[Collected data]
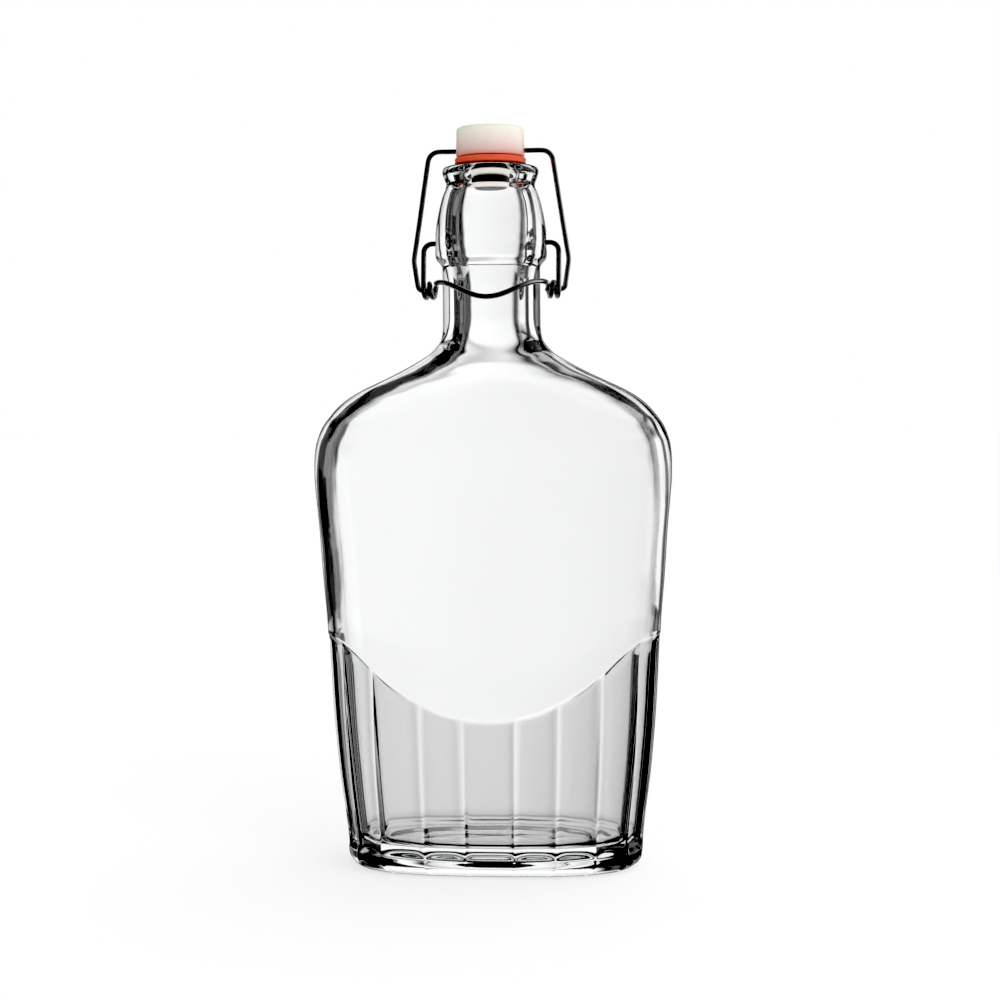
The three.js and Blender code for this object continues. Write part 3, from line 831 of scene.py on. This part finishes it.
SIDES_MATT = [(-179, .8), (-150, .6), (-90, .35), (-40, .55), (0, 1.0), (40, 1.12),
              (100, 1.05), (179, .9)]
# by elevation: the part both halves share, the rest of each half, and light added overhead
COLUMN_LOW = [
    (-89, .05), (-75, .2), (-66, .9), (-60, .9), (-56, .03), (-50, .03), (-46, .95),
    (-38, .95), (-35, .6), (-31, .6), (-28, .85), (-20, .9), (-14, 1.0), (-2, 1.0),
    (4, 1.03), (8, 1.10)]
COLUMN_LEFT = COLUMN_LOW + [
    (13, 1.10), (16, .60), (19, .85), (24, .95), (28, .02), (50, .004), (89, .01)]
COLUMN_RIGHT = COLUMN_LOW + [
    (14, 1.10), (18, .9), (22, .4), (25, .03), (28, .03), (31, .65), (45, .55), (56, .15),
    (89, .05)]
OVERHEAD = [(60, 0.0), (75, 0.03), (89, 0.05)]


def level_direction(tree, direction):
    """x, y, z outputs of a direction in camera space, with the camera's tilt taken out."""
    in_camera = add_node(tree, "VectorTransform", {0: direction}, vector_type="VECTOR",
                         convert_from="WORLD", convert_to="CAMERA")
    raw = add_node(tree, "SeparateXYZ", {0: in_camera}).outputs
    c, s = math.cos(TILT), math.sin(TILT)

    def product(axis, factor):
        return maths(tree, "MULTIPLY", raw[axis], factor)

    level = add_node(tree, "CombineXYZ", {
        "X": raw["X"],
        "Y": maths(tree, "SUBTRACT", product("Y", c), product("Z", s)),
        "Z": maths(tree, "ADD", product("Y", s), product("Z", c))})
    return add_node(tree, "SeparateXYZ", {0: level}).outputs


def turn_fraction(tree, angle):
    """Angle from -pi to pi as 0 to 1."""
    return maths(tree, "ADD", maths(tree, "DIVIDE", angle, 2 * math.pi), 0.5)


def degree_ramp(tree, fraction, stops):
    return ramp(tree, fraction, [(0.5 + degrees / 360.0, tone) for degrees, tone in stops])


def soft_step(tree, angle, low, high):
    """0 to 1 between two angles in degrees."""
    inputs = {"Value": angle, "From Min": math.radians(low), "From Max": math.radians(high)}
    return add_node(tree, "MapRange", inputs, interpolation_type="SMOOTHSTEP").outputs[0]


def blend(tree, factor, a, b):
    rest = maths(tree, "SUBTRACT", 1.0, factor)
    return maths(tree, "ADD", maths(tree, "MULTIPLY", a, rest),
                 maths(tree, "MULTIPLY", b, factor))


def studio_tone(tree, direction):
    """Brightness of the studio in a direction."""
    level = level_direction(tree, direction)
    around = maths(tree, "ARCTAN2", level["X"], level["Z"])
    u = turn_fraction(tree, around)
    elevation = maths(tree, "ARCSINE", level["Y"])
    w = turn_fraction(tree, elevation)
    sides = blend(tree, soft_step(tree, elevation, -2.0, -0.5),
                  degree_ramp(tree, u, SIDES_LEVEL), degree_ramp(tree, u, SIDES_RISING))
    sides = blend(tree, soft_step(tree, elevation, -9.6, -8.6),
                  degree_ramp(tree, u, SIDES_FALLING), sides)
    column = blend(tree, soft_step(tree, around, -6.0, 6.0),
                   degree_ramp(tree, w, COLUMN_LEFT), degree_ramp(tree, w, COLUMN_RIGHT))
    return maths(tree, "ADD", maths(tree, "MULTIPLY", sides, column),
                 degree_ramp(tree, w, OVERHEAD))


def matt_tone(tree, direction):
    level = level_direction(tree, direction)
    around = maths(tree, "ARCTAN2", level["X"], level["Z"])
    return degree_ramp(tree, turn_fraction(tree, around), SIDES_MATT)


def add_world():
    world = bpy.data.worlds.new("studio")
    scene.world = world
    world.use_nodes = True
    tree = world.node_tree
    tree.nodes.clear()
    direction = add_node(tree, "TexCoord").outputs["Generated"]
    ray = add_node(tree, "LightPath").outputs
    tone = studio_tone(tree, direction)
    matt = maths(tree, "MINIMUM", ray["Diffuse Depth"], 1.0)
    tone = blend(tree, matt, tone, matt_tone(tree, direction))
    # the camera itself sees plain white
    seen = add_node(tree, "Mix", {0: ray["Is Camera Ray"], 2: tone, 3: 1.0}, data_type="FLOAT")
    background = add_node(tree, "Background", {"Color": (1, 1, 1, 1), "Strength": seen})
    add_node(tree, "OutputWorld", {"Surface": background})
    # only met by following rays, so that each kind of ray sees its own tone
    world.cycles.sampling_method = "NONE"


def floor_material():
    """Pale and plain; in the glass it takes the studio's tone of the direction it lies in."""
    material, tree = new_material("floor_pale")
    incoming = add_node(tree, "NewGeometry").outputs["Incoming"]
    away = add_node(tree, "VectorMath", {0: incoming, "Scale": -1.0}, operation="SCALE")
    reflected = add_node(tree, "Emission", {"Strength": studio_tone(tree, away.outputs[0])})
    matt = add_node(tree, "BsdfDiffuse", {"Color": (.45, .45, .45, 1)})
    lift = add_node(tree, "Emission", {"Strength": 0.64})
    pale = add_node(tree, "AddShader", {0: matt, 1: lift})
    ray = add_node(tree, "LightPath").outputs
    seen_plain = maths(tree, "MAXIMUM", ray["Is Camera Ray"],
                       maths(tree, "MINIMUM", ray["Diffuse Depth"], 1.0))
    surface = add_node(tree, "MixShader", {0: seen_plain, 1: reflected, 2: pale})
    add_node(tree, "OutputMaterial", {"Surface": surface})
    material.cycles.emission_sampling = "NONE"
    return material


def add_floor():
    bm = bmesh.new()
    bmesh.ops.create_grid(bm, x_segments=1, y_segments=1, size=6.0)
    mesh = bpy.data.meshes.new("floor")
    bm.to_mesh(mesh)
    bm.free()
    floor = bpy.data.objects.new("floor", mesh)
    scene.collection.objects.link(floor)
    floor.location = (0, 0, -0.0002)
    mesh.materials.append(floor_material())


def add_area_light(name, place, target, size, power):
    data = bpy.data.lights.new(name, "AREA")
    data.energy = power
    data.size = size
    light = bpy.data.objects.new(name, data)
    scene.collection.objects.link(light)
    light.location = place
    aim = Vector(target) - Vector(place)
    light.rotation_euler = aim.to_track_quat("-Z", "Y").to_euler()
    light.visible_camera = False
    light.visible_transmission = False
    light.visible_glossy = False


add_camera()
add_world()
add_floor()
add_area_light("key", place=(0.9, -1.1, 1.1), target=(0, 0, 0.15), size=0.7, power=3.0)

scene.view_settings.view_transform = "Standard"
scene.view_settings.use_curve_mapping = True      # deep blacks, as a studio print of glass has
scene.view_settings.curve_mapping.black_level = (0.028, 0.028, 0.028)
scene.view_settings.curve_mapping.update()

* * *

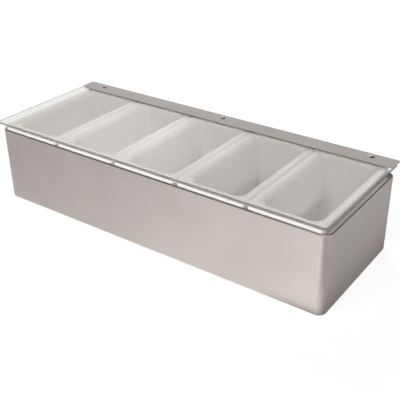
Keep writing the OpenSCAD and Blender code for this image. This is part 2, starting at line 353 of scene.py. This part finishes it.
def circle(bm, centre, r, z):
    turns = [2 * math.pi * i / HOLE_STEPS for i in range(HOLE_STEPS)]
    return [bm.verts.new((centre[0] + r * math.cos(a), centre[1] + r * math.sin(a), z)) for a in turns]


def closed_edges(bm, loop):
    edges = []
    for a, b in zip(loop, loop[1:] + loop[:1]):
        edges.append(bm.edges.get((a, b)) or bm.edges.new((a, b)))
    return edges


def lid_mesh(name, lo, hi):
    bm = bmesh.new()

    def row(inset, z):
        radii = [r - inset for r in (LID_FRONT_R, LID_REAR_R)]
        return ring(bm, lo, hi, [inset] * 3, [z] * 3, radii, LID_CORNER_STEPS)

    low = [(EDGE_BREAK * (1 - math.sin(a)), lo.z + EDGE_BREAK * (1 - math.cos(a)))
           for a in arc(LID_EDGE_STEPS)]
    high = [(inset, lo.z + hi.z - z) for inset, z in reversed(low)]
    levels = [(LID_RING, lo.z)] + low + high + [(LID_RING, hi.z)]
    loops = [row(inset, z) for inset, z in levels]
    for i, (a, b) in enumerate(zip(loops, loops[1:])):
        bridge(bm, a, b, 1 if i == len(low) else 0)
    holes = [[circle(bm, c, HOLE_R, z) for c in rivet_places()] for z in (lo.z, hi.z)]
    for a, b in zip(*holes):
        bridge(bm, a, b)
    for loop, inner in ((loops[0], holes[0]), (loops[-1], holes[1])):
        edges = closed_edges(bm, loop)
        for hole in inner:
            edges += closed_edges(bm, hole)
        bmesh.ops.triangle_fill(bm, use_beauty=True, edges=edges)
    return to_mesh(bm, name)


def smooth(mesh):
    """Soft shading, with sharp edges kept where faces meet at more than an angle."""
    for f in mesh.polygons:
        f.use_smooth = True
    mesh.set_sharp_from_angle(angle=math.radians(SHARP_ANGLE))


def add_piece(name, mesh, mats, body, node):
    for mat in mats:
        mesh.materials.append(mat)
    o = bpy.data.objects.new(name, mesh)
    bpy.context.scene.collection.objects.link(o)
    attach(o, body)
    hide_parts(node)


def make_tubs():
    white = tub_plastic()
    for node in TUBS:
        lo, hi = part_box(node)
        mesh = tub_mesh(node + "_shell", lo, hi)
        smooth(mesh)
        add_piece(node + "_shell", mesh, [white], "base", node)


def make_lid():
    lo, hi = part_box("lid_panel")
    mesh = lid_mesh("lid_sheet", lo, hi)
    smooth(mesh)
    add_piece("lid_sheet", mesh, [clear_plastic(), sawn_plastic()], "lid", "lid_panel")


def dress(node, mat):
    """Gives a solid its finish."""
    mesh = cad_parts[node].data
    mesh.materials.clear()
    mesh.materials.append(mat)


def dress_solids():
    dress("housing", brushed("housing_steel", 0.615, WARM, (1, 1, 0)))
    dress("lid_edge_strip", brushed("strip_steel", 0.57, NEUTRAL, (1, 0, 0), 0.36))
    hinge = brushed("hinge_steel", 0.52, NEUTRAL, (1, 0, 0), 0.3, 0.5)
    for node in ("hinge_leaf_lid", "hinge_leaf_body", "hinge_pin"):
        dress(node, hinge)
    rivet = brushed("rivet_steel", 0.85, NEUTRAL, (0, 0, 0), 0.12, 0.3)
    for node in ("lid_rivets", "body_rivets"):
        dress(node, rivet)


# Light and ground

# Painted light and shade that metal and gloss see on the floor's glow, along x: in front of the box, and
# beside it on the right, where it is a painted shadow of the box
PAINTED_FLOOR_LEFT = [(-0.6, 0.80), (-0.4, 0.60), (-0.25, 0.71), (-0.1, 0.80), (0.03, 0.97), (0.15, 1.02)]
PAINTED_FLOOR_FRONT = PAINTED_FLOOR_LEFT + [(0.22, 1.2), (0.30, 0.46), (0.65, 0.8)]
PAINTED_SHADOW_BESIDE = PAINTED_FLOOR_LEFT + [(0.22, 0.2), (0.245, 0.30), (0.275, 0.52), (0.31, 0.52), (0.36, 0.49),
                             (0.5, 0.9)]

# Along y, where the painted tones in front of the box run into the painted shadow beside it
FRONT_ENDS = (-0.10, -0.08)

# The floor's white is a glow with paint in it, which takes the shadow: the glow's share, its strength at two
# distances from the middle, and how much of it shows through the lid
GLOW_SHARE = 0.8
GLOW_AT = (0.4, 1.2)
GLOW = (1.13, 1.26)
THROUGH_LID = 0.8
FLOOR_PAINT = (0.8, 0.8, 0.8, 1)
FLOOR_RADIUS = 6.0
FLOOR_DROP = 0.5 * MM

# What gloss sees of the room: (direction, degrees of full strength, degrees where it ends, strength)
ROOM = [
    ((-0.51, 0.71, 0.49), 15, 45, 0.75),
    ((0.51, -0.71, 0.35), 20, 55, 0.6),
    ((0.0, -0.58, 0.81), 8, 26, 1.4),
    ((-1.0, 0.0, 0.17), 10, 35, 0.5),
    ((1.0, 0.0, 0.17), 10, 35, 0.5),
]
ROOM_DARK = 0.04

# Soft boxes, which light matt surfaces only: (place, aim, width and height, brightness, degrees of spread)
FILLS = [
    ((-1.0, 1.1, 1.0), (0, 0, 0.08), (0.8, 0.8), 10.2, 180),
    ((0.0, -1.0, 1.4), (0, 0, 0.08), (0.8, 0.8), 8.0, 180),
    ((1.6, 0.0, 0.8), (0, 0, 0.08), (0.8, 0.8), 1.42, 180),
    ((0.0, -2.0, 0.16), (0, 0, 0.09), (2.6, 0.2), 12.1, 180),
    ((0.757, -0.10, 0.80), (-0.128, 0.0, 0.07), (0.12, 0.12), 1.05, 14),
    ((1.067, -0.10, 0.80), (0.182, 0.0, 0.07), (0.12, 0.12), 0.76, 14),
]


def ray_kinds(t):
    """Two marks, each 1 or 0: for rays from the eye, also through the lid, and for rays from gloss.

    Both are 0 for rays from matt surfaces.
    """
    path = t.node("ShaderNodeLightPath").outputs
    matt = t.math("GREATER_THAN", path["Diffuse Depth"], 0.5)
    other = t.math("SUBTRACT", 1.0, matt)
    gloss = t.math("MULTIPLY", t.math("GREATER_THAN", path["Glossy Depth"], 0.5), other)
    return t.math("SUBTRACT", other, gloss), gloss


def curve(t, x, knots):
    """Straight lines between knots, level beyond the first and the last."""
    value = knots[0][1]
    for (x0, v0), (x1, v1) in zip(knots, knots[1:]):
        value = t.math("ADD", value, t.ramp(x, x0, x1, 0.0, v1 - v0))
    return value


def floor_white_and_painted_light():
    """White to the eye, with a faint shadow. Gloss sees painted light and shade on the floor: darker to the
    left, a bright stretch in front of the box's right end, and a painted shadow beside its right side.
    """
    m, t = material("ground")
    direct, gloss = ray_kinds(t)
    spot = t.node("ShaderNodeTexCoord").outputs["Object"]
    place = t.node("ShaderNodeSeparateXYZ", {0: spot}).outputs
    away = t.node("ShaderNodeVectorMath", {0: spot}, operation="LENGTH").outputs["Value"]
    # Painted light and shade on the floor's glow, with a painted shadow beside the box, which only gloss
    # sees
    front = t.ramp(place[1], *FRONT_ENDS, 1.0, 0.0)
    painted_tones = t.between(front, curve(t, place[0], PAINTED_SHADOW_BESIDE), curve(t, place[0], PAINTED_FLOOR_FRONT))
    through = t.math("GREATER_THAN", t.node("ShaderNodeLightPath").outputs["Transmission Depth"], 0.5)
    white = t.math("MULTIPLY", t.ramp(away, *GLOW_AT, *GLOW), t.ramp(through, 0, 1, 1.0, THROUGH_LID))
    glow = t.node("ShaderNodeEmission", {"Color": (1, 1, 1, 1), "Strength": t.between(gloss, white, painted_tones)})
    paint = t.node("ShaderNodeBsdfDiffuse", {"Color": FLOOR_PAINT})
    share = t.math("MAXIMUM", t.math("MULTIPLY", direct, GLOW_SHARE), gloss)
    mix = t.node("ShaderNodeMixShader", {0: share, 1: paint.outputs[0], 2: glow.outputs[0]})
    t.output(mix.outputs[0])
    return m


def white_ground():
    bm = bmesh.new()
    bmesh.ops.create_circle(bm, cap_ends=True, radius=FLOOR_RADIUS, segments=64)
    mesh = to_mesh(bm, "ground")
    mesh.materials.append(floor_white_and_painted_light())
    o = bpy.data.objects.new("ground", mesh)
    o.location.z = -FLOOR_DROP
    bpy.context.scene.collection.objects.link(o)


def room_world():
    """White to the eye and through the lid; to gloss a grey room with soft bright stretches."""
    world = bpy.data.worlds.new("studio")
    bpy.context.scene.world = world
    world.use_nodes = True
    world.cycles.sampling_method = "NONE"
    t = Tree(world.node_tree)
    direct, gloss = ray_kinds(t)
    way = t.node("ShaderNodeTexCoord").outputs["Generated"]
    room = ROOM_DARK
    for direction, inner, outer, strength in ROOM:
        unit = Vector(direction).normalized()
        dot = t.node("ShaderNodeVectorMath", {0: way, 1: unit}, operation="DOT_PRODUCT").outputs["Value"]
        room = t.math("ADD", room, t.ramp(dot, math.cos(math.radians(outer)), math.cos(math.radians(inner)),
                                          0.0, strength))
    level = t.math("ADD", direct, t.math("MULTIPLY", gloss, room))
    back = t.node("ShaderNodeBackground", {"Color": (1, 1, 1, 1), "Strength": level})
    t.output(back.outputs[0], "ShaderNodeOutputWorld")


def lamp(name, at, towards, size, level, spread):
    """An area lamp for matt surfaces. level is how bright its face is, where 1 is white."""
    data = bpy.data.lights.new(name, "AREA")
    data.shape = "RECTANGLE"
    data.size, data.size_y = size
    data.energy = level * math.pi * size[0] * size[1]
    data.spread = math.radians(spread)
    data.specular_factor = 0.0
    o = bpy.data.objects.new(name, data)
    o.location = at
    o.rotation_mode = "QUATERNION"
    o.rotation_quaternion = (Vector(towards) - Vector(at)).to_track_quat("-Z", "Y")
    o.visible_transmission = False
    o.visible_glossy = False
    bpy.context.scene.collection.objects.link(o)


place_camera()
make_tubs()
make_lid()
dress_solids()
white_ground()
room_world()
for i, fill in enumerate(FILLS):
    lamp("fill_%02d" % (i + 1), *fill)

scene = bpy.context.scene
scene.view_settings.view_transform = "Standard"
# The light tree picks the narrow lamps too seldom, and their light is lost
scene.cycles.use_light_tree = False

> **Exercise brief**
Exactly those lines that run from the line with "Keep writing the" through the line with "return ring(bm, lo, hi, [inset]" are to be reproduced; both end lines belong to the range.

> **Solution for this problem**
Keep writing the OpenSCAD and Blender code for this image. This is part 2, starting at line 353 of scene.py. This part finishes it.
def circle(bm, centre, r, z):
    turns = [2 * math.pi * i / HOLE_STEPS for i in range(HOLE_STEPS)]
    return [bm.verts.new((centre[0] + r * math.cos(a), centre[1] + r * math.sin(a), z)) for a in turns]


def closed_edges(bm, loop):
    edges = []
    for a, b in zip(loop, loop[1:] + loop[:1]):
        edges.append(bm.edges.get((a, b)) or bm.edges.new((a, b)))
    return edges


def lid_mesh(name, lo, hi):
    bm = bmesh.new()

    def row(inset, z):
        radii = [r - inset for r in (LID_FRONT_R, LID_REAR_R)]
        return ring(bm, lo, hi, [inset] * 3, [z] * 3, radii, LID_CORNER_STEPS)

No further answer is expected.